Since there was no reasoning with him, I flatly stated, “You must be a democrat.”
Now instead of insulting me further, his R-rated and inappropriate language turned into a state of confusion as he tried to prove himself as anything but.
I had him trapped. My statement intentionally illuminated his unsuccessful attempt of intimidation.
The light at that moment turned. As quickly as the conversation began, it had ended and he sped out of sight.
I must admit that I was not sorry to watch him leave.
The next twenty miles were spent reflecting on the situation. A wide range of thoughts and emotions flooded my senses as I tried to make sense of how one human being could so easily treat another with such hatred.
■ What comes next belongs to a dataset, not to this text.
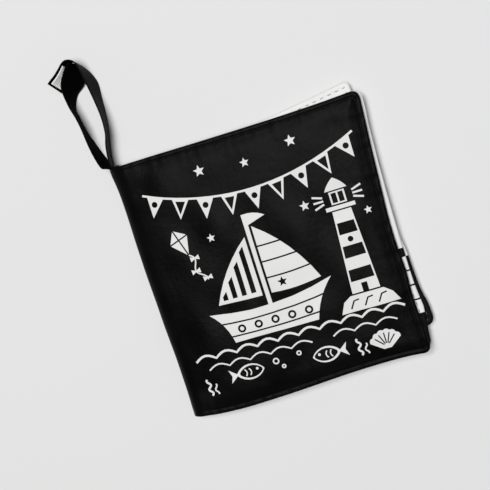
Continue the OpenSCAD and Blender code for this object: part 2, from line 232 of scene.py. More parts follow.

I was not overcome with hatred or vengeance, but rather sadness of heart. I could not help but wonder in curiosity as to why he had treated me the way he did. Was there some other circumstance in his life that had overwhelmed him to the point that any situation, not matter how small would set him into an underworldly rage? Could he be facing economic tribulation? Or a stressful family situation? Or some unnerving crisis?
All I knew was that his misdirected behavior wasn’t meant for me. I was just someone available to take his hardships out on with verbal abuse.
Two remaining observations remain. First, this was the first republican that I had ever found myself truly at odds with. This infuriated me. I have always seen such tactics and verbiage used by democrats (though not all democrats). And as a republican I expect us to live differently.
Secondly, as a Christian, I am reminded that I will be judged on my response in the, or any, unsettling situation. I am not responsible for the actions of another. Only myself. Chuck Swindoll has wisely stated that “life is 10% what happens to you and 90% how you react to it.” So true.
Now I encourage you brothers and sisters to walk in light and walk in peace. Love those who hate you and pray for those who persecute you.
I, no doubt, will continue to pray for the man I was recently at odds with.